__Records that describe objects__:
────────────────────────────────────────
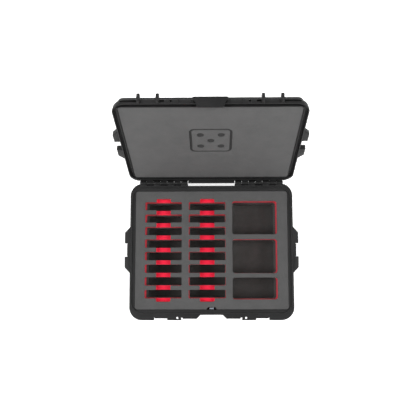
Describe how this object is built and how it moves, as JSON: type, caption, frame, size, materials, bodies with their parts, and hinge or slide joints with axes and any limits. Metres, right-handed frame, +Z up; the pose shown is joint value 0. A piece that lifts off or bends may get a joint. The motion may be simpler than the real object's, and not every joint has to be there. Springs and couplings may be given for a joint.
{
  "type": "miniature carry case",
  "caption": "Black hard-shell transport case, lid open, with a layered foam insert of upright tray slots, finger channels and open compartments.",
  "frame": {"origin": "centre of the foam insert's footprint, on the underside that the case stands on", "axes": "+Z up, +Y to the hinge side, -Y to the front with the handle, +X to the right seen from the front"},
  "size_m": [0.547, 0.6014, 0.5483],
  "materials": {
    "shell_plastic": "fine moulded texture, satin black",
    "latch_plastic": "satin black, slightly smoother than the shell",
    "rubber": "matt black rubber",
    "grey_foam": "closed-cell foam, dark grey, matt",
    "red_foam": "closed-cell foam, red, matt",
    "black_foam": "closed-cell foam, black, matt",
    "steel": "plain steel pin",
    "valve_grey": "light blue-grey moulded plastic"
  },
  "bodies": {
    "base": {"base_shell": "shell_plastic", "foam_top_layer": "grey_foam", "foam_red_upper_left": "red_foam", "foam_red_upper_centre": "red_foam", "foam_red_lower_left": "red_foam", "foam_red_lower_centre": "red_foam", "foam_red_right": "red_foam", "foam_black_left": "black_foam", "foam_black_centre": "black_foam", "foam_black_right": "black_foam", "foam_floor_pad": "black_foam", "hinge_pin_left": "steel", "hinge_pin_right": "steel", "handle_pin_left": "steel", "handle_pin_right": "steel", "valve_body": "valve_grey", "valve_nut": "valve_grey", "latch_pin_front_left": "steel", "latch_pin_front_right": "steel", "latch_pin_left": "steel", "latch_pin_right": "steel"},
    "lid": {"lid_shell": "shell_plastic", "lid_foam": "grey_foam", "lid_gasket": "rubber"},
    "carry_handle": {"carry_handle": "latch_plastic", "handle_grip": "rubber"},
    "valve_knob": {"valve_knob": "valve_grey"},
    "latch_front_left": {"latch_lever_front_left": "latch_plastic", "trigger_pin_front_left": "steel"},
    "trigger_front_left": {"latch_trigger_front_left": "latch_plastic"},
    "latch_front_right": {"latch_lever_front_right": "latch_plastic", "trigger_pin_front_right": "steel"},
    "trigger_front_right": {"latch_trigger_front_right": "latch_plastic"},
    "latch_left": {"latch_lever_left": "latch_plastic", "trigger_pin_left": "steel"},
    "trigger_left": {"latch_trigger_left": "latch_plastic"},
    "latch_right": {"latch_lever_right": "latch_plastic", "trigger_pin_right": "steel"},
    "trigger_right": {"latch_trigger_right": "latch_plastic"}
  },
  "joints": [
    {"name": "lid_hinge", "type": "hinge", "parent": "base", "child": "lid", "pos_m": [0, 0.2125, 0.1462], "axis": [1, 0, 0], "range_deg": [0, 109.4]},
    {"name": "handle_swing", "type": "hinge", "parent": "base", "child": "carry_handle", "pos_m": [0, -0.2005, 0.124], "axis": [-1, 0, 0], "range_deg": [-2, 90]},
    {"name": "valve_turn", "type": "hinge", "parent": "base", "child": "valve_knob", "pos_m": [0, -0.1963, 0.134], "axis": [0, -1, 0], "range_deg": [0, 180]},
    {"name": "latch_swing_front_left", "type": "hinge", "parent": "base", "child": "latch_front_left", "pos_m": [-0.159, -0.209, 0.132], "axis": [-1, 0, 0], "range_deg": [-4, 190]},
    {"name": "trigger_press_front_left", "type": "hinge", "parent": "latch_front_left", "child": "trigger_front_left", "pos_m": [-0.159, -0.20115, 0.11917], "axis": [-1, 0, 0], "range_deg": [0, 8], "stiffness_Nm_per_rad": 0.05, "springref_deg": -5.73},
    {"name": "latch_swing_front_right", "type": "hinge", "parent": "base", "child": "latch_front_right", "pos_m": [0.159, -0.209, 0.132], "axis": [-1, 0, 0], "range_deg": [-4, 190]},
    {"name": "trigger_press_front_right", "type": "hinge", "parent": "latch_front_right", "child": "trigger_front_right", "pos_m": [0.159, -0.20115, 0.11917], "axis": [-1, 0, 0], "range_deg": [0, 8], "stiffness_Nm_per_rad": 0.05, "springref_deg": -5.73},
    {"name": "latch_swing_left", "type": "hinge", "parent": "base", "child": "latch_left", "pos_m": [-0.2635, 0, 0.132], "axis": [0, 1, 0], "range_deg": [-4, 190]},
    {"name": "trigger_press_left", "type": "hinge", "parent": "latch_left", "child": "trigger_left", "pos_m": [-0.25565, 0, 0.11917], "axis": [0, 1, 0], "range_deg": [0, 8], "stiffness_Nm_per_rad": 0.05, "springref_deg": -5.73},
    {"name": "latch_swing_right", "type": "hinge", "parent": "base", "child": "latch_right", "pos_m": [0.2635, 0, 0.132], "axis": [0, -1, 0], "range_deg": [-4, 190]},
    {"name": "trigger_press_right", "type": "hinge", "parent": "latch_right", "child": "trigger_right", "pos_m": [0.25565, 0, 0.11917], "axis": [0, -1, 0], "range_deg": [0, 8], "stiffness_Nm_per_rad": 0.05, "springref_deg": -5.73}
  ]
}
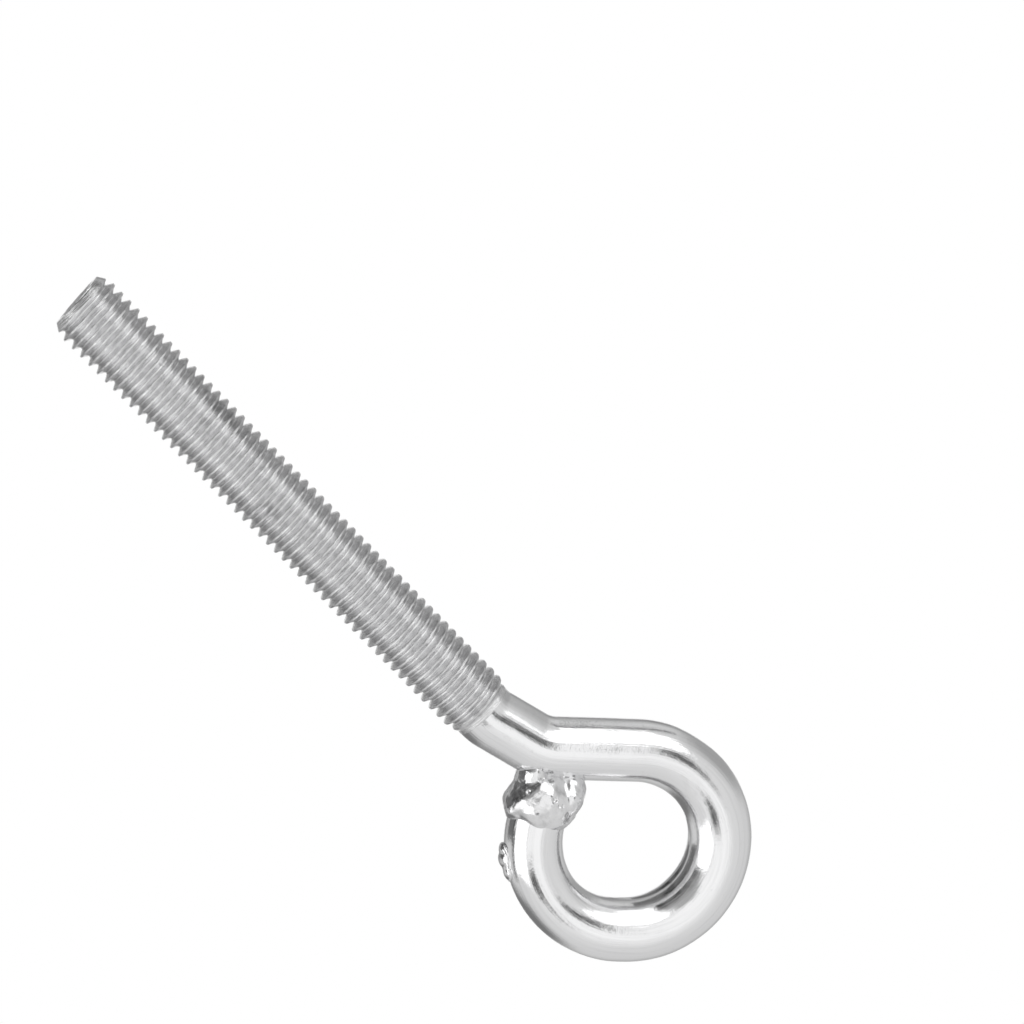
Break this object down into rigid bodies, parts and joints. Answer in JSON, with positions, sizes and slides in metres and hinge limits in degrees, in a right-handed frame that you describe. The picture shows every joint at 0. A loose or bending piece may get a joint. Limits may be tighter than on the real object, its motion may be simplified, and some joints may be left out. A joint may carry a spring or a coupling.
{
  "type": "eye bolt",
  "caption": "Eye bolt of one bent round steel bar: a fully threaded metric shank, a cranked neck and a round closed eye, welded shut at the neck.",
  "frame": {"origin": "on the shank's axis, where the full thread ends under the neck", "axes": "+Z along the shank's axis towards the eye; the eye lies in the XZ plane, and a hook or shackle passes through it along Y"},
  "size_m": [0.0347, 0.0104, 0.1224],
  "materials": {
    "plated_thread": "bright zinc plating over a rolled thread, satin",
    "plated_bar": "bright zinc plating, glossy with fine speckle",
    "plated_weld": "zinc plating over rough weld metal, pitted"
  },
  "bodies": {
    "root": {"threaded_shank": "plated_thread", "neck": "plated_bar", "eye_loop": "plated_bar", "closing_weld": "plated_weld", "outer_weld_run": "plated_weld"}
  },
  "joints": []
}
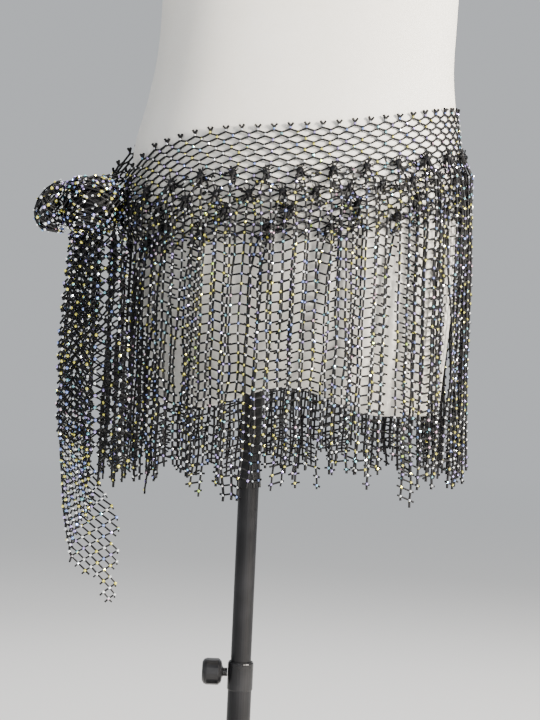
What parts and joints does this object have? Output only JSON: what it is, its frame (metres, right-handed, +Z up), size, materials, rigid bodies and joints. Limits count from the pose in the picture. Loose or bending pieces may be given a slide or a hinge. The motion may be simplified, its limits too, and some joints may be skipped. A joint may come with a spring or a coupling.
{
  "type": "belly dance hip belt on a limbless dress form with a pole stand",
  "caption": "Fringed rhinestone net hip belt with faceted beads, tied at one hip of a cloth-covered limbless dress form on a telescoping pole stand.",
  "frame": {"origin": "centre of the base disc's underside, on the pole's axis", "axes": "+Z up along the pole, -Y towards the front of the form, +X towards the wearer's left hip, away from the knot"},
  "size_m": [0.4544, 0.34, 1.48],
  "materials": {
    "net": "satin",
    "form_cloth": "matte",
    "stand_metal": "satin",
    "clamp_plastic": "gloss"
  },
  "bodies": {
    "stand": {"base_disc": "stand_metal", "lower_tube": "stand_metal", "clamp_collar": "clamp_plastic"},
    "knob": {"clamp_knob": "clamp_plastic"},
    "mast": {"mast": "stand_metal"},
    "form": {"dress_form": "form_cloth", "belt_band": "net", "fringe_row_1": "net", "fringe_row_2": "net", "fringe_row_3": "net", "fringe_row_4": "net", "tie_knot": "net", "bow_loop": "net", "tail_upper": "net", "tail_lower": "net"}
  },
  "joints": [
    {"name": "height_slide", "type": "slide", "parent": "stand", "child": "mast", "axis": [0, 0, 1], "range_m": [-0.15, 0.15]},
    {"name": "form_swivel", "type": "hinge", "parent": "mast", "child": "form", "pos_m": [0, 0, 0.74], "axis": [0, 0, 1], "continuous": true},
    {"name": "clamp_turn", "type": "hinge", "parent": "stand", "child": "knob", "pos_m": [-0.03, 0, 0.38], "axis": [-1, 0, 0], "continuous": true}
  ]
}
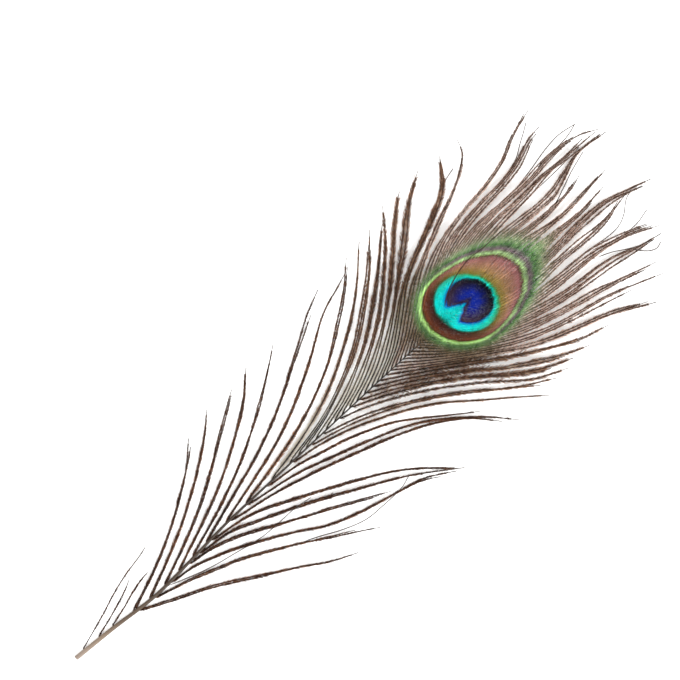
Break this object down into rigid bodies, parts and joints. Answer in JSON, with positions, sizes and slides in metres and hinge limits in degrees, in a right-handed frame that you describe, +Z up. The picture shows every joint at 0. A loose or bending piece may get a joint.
────────────────────────────────────────
__Set exercise__:
Which lines above hold the word "slides"? Copy each of them.

__The response__:
Break this object down into rigid bodies, parts and joints. Answer in JSON, with positions, sizes and slides in metres and hinge limits in degrees, in a right-handed frame that you describe. The picture shows every joint at 0. A loose or bending piece may get a joint. Limits may be tighter than on the real object, its motion may be simplified, and some joints may be left out. A joint may carry a spring or a coupling.
Break this object down into rigid bodies, parts and joints. Answer in JSON, with positions, sizes and slides in metres and hinge limits in degrees, in a right-handed frame that you describe, +Z up. The picture shows every joint at 0. A loose or bending piece may get a joint.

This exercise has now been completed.